Landrieu said a fire at the S&WB plant has left the city with a single working turbine to provide power to the city's drainage pumps and its water treatment plant. He said the city — which the federal government spent more than $100 billion to rebuild and protect after Hurricane Katrina — is "on its last back up power source at the moment."
Residents of New Orleans received an emergency alert about the situation a few minutes after 3 a.m. Thursday. Schools across the city closed Thursday and Friday after the announcement.
"I want to assure the people of New Orleans that we’re doing all we can to shore up our drainage system and we will not relent in this effort," Landrieu said in an early afternoon press conference.
With the National Weather Service forecasting rain Thursday and Friday and the city estimating that two inches of rain over an hour — the same amount that fell on parts of the city on Saturday — could lead to major flooding, Landrieu urged residents to "take necessary actions to protect person and property."
Louisiana Gov.
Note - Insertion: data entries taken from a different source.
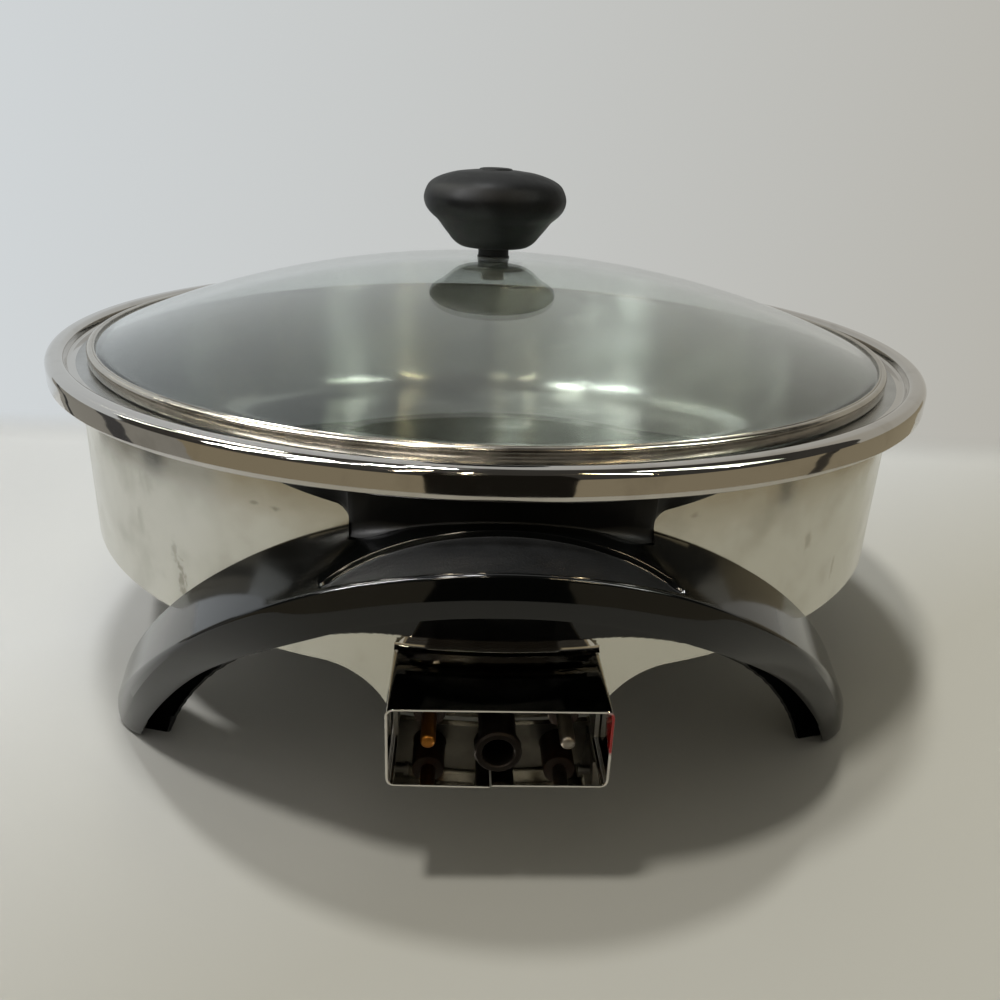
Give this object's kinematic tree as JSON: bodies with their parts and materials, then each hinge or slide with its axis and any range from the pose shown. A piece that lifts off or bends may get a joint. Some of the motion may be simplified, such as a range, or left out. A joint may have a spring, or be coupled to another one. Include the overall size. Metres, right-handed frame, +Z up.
{
  "type": "electric skillet",
  "caption": "Round steel electric skillet on two arched handles that are also its legs, with a lift-off domed glass lid and a sheet guard around its terminals.",
  "frame": {"origin": "on the table, under the middle of the pan", "axes": "+Z up; the terminal guard and the front handle face -Y; +X is to the right seen from the front"},
  "size_m": [0.33, 0.369, 0.1754],
  "materials": {
    "satin_steel": "satin, brushed",
    "polished_steel": "polished",
    "cover_steel": "plain sheet",
    "zinc_steel": "zinc plated",
    "spreader_aluminium": "matte",
    "element_sheath": "dark, annealed",
    "pin_metal": "nickel plated",
    "insulator_ceramic": "matt",
    "tube_steel": "satin",
    "guard_steel": "mirror polished",
    "rivet_steel": "polished",
    "handle_phenolic": "gloss",
    "lid_glass": "clear",
    "band_steel": "polished",
    "knob_phenolic": "semi-matt",
    "insert_brass": "machined",
    "seal_rubber": "matt",
    "washer_steel": "satin"
  },
  "bodies": {
    "base": {"pan": "satin_steel", "outer_shell": "polished_steel", "base_cover": "cover_steel", "base_screws": "zinc_steel", "heat_spreader": "spreader_aluminium", "heating_element": "element_sheath", "element_clips": "zinc_steel", "left_terminal_pin": "pin_metal", "right_terminal_pin": "pin_metal", "terminal_insulators": "insulator_ceramic", "probe_tube": "tube_steel", "probe_clips": "zinc_steel", "terminal_bracket": "zinc_steel", "terminal_guard": "guard_steel", "guard_rivets": "rivet_steel", "front_handle": "handle_phenolic", "rear_handle": "handle_phenolic", "front_bracket": "zinc_steel", "rear_bracket": "zinc_steel", "front_handle_screws": "zinc_steel", "rear_handle_screws": "zinc_steel"},
    "lid": {"lid_glass": "lid_glass", "lid_band": "band_steel", "knob": "knob_phenolic", "knob_cap": "knob_phenolic", "knob_insert": "insert_brass", "knob_gasket": "seal_rubber", "glass_seal": "seal_rubber", "glass_washer": "washer_steel", "knob_screw": "washer_steel"}
  },
  "joints": [
    {"name": "lid_lift", "type": "slide", "parent": "base", "child": "lid", "axis": [0, 0, 1], "range_m": [0, 0.12]}
  ]
}
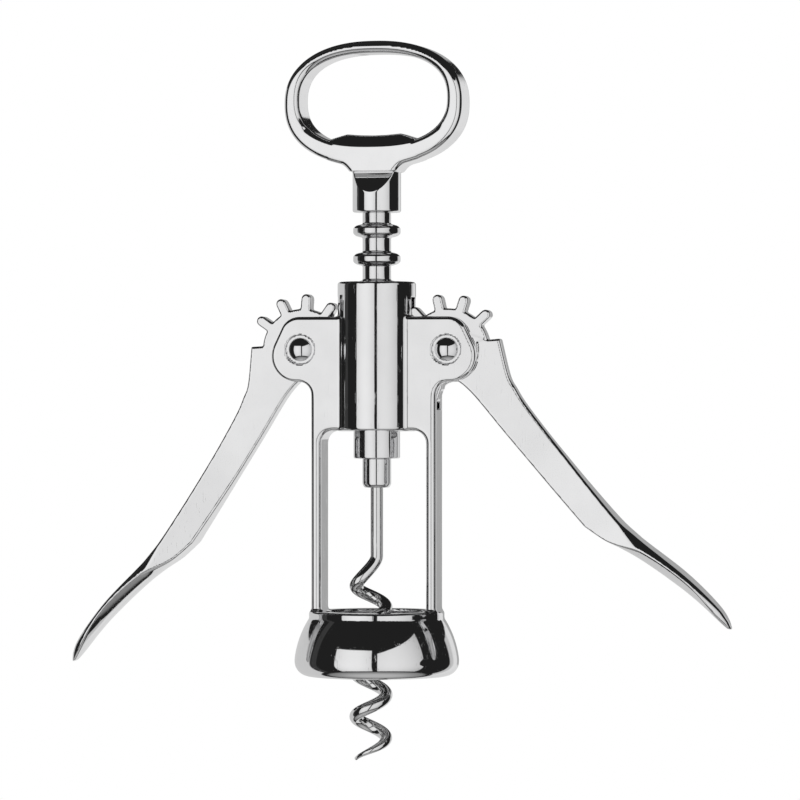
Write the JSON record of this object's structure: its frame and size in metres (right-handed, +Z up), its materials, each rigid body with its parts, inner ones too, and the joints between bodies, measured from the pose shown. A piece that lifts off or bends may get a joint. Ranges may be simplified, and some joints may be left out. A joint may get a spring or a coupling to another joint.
{
  "type": "lever corkscrew",
  "caption": "Chromed lever corkscrew with geared side levers, a ring-toothed spindle, a wire worm, a bell foot and a cap-lifter ring handle.",
  "frame": {"origin": "centre of the bell's bottom plane, on the spindle's axis", "axes": "+Z up the spindle's axis to the handle, X across the two levers, -Y to the front"},
  "size_m": [0.1691, 0.041, 0.1795],
  "materials": {
    "frame_chrome": "bright chrome plating on a die casting, mirror-like with faint orange peel",
    "lever_chrome": "bright chrome plating on a die casting, flat faces lightly polished",
    "rivet_chrome": "bright plated dome",
    "spindle_chrome": "bright chrome, a little duller where the parts rub",
    "handle_chrome": "bright chrome plating, polished by handling",
    "worm_wire": "plated steel wire with light drawing marks"
  },
  "bodies": {
    "frame": {"frame": "frame_chrome", "pivot_rivet_left": "rivet_chrome", "pivot_rivet_right": "rivet_chrome", "rivet_cap_left": "rivet_chrome", "rivet_cap_right": "rivet_chrome"},
    "collar": {"guide_collar": "spindle_chrome"},
    "spindle": {"rack_spindle": "spindle_chrome", "handle": "handle_chrome", "ferrule": "spindle_chrome", "worm": "worm_wire"},
    "left_lever": {"lever_left": "lever_chrome"},
    "right_lever": {"lever_right": "lever_chrome"}
  },
  "joints": [
    {"name": "rack_slide", "type": "slide", "parent": "frame", "child": "collar", "axis": [0, 0, 1], "range_m": [-0.027, 0.0069]},
    {"name": "handle_spin", "type": "hinge", "parent": "collar", "child": "spindle", "pos_m": [0, 0, 0.06], "axis": [0, 0, 1], "continuous": true},
    {"name": "left_lever_pivot", "type": "hinge", "parent": "frame", "child": "left_lever", "pos_m": [-0.0185, 0, 0.0815], "axis": [0, 1, 0], "range_deg": [-29.6, 115.5]},
    {"name": "right_lever_pivot", "type": "hinge", "parent": "frame", "child": "right_lever", "pos_m": [0.0185, 0, 0.0815], "axis": [0, 1, 0], "range_deg": [-115.5, 29.6]}
  ],
  "couplings": [
    {"joint": "left_lever_pivot", "follows": "rack_slide", "rad_per_m": -74.48},
    {"joint": "right_lever_pivot", "follows": "rack_slide", "rad_per_m": 74.48}
  ]
}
John Bel Edwards declared a state of emergency "out of an abundance of caution" after the announcement. The state is expected to equip the city with two additional generators, and Edwards said he will deploy the Louisiana National Guard if necessary.
"If we get the heavier expected rainfall, time will be of the essence," Edwards said at a press conference Thursday. "We are all working well together. Obviously this is a serious situation, but it is not something to be panicked about," he said.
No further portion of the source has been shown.